All entries must be extracted exactly, with nothing added or dropped.
[begin Records for this exercise]
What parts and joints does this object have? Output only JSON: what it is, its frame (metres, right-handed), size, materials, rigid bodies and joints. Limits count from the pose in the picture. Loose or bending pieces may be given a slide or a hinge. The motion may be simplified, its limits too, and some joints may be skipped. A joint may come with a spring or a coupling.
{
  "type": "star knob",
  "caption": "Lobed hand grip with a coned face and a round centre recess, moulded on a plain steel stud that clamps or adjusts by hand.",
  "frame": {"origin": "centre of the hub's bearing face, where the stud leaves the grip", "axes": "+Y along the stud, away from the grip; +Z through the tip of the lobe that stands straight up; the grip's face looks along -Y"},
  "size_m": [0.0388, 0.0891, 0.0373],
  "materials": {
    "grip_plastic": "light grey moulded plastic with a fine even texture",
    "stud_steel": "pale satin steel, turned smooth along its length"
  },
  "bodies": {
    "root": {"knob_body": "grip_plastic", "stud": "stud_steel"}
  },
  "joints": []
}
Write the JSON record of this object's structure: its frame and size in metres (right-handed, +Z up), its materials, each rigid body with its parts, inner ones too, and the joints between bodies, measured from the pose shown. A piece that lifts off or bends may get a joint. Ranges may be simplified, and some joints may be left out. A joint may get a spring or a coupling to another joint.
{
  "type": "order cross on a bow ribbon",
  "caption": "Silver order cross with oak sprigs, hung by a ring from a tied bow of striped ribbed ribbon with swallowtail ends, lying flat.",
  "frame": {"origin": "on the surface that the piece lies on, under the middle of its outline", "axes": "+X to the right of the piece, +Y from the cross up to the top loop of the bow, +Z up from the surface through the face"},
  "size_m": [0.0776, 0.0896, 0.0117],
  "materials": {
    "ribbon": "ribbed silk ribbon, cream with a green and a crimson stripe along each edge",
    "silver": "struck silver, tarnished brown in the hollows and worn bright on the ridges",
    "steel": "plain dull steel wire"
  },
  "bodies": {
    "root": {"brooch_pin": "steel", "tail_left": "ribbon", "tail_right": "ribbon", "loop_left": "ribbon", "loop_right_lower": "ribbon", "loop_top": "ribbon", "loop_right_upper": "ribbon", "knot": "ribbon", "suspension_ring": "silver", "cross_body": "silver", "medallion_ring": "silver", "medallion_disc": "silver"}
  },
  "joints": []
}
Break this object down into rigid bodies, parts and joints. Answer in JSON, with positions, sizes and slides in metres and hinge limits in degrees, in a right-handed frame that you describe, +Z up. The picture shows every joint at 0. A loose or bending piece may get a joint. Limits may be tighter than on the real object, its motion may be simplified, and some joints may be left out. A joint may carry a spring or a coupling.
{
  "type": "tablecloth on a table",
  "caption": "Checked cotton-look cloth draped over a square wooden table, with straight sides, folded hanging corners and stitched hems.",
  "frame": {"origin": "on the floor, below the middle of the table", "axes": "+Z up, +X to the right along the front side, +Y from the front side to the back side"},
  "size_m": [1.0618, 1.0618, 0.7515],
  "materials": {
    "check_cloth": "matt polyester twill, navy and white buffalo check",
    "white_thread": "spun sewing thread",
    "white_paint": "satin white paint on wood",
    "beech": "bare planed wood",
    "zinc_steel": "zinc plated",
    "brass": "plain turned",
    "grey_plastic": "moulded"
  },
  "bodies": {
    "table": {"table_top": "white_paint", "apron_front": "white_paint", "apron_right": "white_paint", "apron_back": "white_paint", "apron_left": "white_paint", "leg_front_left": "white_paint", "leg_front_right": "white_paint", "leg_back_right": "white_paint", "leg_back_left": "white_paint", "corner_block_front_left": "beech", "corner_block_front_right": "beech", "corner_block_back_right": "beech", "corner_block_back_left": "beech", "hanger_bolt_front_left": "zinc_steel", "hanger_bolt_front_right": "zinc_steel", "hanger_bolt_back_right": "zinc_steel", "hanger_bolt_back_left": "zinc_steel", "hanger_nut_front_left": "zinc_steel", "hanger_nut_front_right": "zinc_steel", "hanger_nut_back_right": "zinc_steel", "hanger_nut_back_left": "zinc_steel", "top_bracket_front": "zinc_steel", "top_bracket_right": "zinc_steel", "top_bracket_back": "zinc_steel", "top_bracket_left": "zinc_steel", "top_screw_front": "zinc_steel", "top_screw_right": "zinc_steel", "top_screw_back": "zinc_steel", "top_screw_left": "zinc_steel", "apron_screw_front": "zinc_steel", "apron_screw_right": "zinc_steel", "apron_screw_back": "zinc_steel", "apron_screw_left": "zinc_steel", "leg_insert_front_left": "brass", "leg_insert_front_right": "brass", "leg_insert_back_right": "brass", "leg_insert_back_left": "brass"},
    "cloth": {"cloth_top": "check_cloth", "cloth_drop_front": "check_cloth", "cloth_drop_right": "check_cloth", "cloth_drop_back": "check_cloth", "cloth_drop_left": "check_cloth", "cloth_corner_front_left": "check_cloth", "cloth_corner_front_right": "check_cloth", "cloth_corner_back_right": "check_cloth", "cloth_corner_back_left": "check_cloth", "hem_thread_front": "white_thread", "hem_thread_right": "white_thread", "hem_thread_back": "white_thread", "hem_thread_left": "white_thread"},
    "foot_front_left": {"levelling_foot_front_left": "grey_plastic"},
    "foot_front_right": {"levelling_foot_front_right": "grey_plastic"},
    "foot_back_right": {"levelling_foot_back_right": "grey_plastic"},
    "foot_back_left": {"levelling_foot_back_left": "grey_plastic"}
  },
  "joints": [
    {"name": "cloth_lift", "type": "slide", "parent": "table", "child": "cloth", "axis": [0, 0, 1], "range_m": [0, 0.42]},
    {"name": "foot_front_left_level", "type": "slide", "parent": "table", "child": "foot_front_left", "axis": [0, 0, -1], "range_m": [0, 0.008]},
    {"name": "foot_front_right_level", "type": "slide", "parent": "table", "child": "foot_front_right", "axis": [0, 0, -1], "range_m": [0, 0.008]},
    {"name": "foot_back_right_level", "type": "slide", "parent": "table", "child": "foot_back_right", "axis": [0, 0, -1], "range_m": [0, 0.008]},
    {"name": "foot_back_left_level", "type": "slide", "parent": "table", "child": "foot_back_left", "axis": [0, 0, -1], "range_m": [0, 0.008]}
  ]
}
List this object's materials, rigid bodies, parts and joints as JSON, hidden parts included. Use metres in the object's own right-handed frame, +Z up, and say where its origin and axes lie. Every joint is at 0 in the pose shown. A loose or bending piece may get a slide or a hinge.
[end Records for this exercise]
Solved problem =>
What parts and joints does this object have? Output only JSON: what it is, its frame (metres, right-handed), size, materials, rigid bodies and joints. Limits count from the pose in the picture. Loose or bending pieces may be given a slide or a hinge. The motion may be simplified, its limits too, and some joints may be skipped. A joint may come with a spring or a coupling.
{
  "type": "star knob",
  "caption": "Lobed hand grip with a coned face and a round centre recess, moulded on a plain steel stud that clamps or adjusts by hand.",
  "frame": {"origin": "centre of the hub's bearing face, where the stud leaves the grip", "axes": "+Y along the stud, away from the grip; +Z through the tip of the lobe that stands straight up; the grip's face looks along -Y"},
  "size_m": [0.0388, 0.0891, 0.0373],
  "materials": {
    "grip_plastic": "light grey moulded plastic with a fine even texture",
    "stud_steel": "pale satin steel, turned smooth along its length"
  },
  "bodies": {
    "root": {"knob_body": "grip_plastic", "stud": "stud_steel"}
  },
  "joints": []
}
Write the JSON record of this object's structure: its frame and size in metres (right-handed, +Z up), its materials, each rigid body with its parts, inner ones too, and the joints between bodies, measured from the pose shown. A piece that lifts off or bends may get a joint. Ranges may be simplified, and some joints may be left out. A joint may get a spring or a coupling to another joint.
{
  "type": "order cross on a bow ribbon",
  "caption": "Silver order cross with oak sprigs, hung by a ring from a tied bow of striped ribbed ribbon with swallowtail ends, lying flat.",
  "frame": {"origin": "on the surface that the piece lies on, under the middle of its outline", "axes": "+X to the right of the piece, +Y from the cross up to the top loop of the bow, +Z up from the surface through the face"},
  "size_m": [0.0776, 0.0896, 0.0117],
  "materials": {
    "ribbon": "ribbed silk ribbon, cream with a green and a crimson stripe along each edge",
    "silver": "struck silver, tarnished brown in the hollows and worn bright on the ridges",
    "steel": "plain dull steel wire"
  },
  "bodies": {
    "root": {"brooch_pin": "steel", "tail_left": "ribbon", "tail_right": "ribbon", "loop_left": "ribbon", "loop_right_lower": "ribbon", "loop_top": "ribbon", "loop_right_upper": "ribbon", "knot": "ribbon", "suspension_ring": "silver", "cross_body": "silver", "medallion_ring": "silver", "medallion_disc": "silver"}
  },
  "joints": []
}
Break this object down into rigid bodies, parts and joints. Answer in JSON, with positions, sizes and slides in metres and hinge limits in degrees, in a right-handed frame that you describe, +Z up. The picture shows every joint at 0. A loose or bending piece may get a joint. Limits may be tighter than on the real object, its motion may be simplified, and some joints may be left out. A joint may carry a spring or a coupling.
{
  "type": "tablecloth on a table",
  "caption": "Checked cotton-look cloth draped over a square wooden table, with straight sides, folded hanging corners and stitched hems.",
  "frame": {"origin": "on the floor, below the middle of the table", "axes": "+Z up, +X to the right along the front side, +Y from the front side to the back side"},
  "size_m": [1.0618, 1.0618, 0.7515],
  "materials": {
    "check_cloth": "matt polyester twill, navy and white buffalo check",
    "white_thread": "spun sewing thread",
    "white_paint": "satin white paint on wood",
    "beech": "bare planed wood",
    "zinc_steel": "zinc plated",
    "brass": "plain turned",
    "grey_plastic": "moulded"
  },
  "bodies": {
    "table": {"table_top": "white_paint", "apron_front": "white_paint", "apron_right": "white_paint", "apron_back": "white_paint", "apron_left": "white_paint", "leg_front_left": "white_paint", "leg_front_right": "white_paint", "leg_back_right": "white_paint", "leg_back_left": "white_paint", "corner_block_front_left": "beech", "corner_block_front_right": "beech", "corner_block_back_right": "beech", "corner_block_back_left": "beech", "hanger_bolt_front_left": "zinc_steel", "hanger_bolt_front_right": "zinc_steel", "hanger_bolt_back_right": "zinc_steel", "hanger_bolt_back_left": "zinc_steel", "hanger_nut_front_left": "zinc_steel", "hanger_nut_front_right": "zinc_steel", "hanger_nut_back_right": "zinc_steel", "hanger_nut_back_left": "zinc_steel", "top_bracket_front": "zinc_steel", "top_bracket_right": "zinc_steel", "top_bracket_back": "zinc_steel", "top_bracket_left": "zinc_steel", "top_screw_front": "zinc_steel", "top_screw_right": "zinc_steel", "top_screw_back": "zinc_steel", "top_screw_left": "zinc_steel", "apron_screw_front": "zinc_steel", "apron_screw_right": "zinc_steel", "apron_screw_back": "zinc_steel", "apron_screw_left": "zinc_steel", "leg_insert_front_left": "brass", "leg_insert_front_right": "brass", "leg_insert_back_right": "brass", "leg_insert_back_left": "brass"},
    "cloth": {"cloth_top": "check_cloth", "cloth_drop_front": "check_cloth", "cloth_drop_right": "check_cloth", "cloth_drop_back": "check_cloth", "cloth_drop_left": "check_cloth", "cloth_corner_front_left": "check_cloth", "cloth_corner_front_right": "check_cloth", "cloth_corner_back_right": "check_cloth", "cloth_corner_back_left": "check_cloth", "hem_thread_front": "white_thread", "hem_thread_right": "white_thread", "hem_thread_back": "white_thread", "hem_thread_left": "white_thread"},
    "foot_front_left": {"levelling_foot_front_left": "grey_plastic"},
    "foot_front_right": {"levelling_foot_front_right": "grey_plastic"},
    "foot_back_right": {"levelling_foot_back_right": "grey_plastic"},
    "foot_back_left": {"levelling_foot_back_left": "grey_plastic"}
  },
  "joints": [
    {"name": "cloth_lift", "type": "slide", "parent": "table", "child": "cloth", "axis": [0, 0, 1], "range_m": [0, 0.42]},
    {"name": "foot_front_left_level", "type": "slide", "parent": "table", "child": "foot_front_left", "axis": [0, 0, -1], "range_m": [0, 0.008]},
    {"name": "foot_front_right_level", "type": "slide", "parent": "table", "child": "foot_front_right", "axis": [0, 0, -1], "range_m": [0, 0.008]},
    {"name": "foot_back_right_level", "type": "slide", "parent": "table", "child": "foot_back_right", "axis": [0, 0, -1], "range_m": [0, 0.008]},
    {"name": "foot_back_left_level", "type": "slide", "parent": "table", "child": "foot_back_left", "axis": [0, 0, -1], "range_m": [0, 0.008]}
  ]
}
List this object's materials, rigid bodies, parts and joints as JSON, hidden parts included. Use metres in the object's own right-handed frame, +Z up, and say where its origin and axes lie. Every joint is at 0 in the pose shown. A loose or bending piece may get a slide or a hinge.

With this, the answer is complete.